(Entries with model source code)
=====
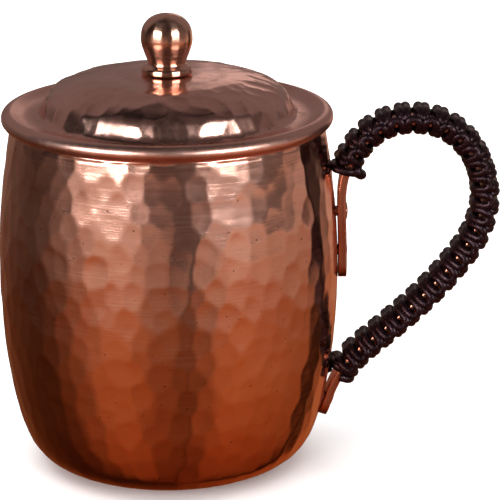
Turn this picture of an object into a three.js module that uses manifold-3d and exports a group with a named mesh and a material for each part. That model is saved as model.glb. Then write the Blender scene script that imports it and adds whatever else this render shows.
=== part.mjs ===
// A hammered copper mug with a lift-off domed lid, a turned knob and a flat strap handle that is
// wrapped in a knotted cord. Millimetres, +Z up, handle towards +X, origin at the centre of the base.
import * as THREE from 'three';
import { mergeVertices } from 'three/addons/utils/BufferGeometryUtils.js';
import Module from 'manifold-3d';

const wasm = await Module();
wasm.setup();

// ---- Driving dimensions -------------------------------------------------------------------------

const GAP = 0.3; // room left between pieces that touch

const WALL = 1.2; // the mug's copper sheet
const RIM_Z = 94.15; // top of the mug's wall, below its rounded lip
const BASE_R = 22; // flat part of the base
// The barrel's outside from the flat base to the rim, as radius and height.
const BARREL = [
  [BASE_R, 0],
  [31.5, 1.6],
  [36.9, 4.6],
  [40.3, 10.4],
  [43.1, 21],
  [45.3, 37],
  [46, 54],
  [45.3, 71],
  [43.4, 86.5],
  [42.2, RIM_Z],
];
const BARREL_STEPS = 15;
const ROUND = 48; // segments round the mug and the lid
const FINE_ROUND = 28; // segments round the knob
const SMALL_ROUND = 16; // segments round rivets, screw and washer

const LID_SHEET = 1.0;
const LID_TOP_Z = 108; // the flat middle of the dome
const LID_HOLE_R = 2.0;
const FLANGE_Z = 97.4; // top of the flange
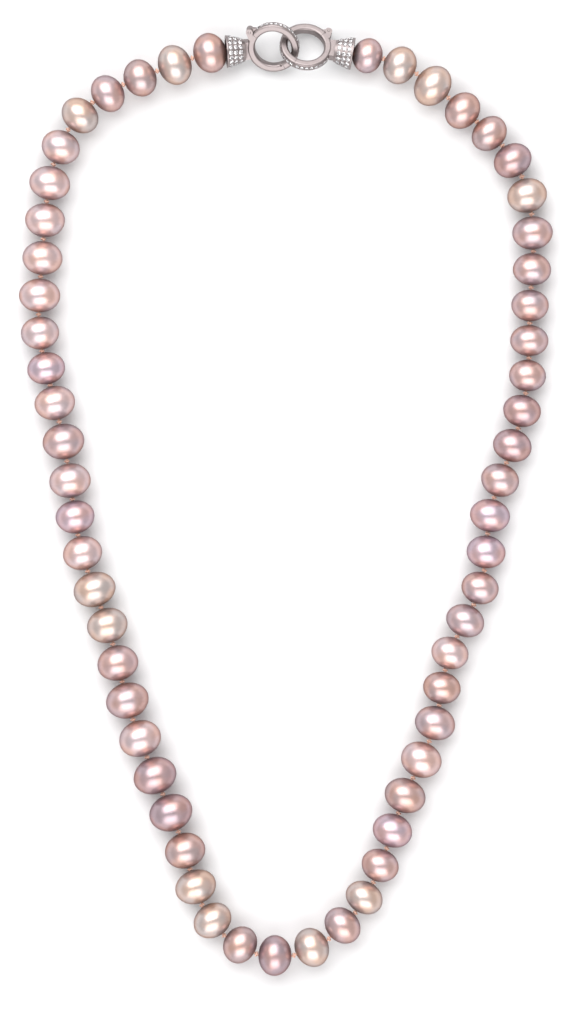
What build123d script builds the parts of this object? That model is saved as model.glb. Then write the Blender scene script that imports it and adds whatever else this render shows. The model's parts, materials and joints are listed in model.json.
=====
• Work required: Give back the data above exactly as it appears.

• Complete output:
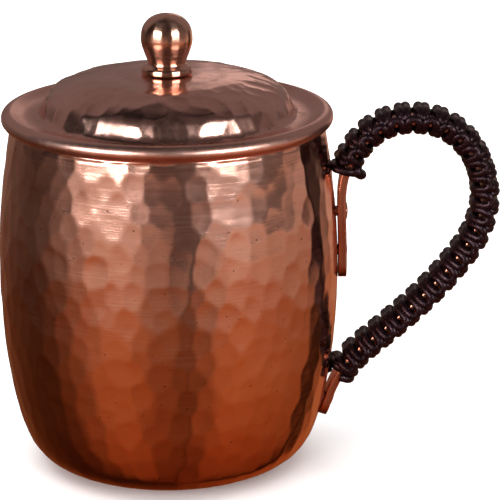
Turn this picture of an object into a three.js module that uses manifold-3d and exports a group with a named mesh and a material for each part. That model is saved as model.glb. Then write the Blender scene script that imports it and adds whatever else this render shows.
=== part.mjs ===
// A hammered copper mug with a lift-off domed lid, a turned knob and a flat strap handle that is
// wrapped in a knotted cord. Millimetres, +Z up, handle towards +X, origin at the centre of the base.
import * as THREE from 'three';
import { mergeVertices } from 'three/addons/utils/BufferGeometryUtils.js';
import Module from 'manifold-3d';

const wasm = await Module();
wasm.setup();

// ---- Driving dimensions -------------------------------------------------------------------------

const GAP = 0.3; // room left between pieces that touch

const WALL = 1.2; // the mug's copper sheet
const RIM_Z = 94.15; // top of the mug's wall, below its rounded lip
const BASE_R = 22; // flat part of the base
// The barrel's outside from the flat base to the rim, as radius and height.
const BARREL = [
  [BASE_R, 0],
  [31.5, 1.6],
  [36.9, 4.6],
  [40.3, 10.4],
  [43.1, 21],
  [45.3, 37],
  [46, 54],
  [45.3, 71],
  [43.4, 86.5],
  [42.2, RIM_Z],
];
const BARREL_STEPS = 15;
const ROUND = 48; // segments round the mug and the lid
const FINE_ROUND = 28; // segments round the knob
const SMALL_ROUND = 16; // segments round rivets, screw and washer

const LID_SHEET = 1.0;
const LID_TOP_Z = 108; // the flat middle of the dome
const LID_HOLE_R = 2.0;
const FLANGE_Z = 97.4; // top of the flange
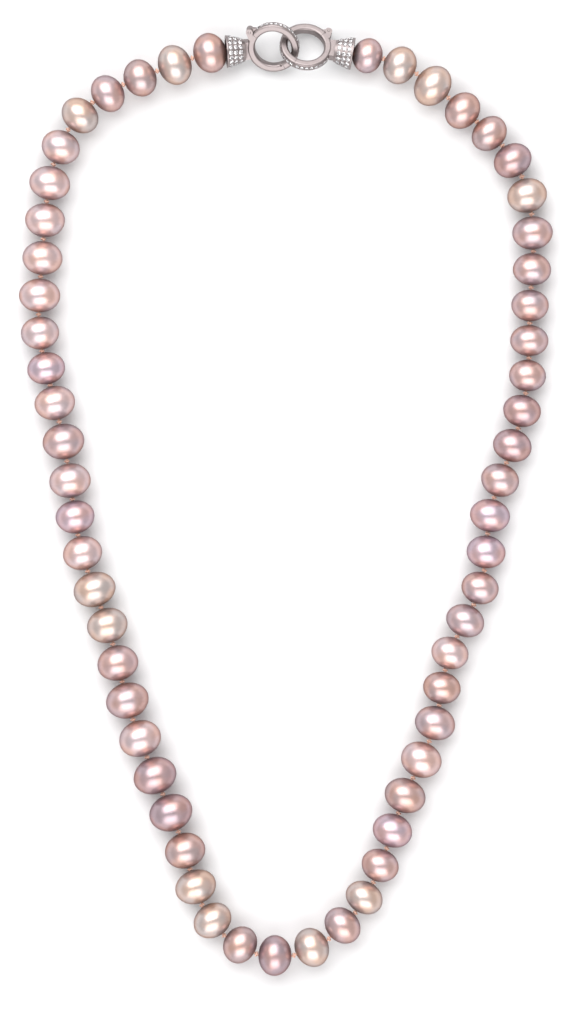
What build123d script builds the parts of this object? That model is saved as model.glb. Then write the Blender scene script that imports it and adds whatever else this render shows. The model's parts, materials and joints are listed in model.json.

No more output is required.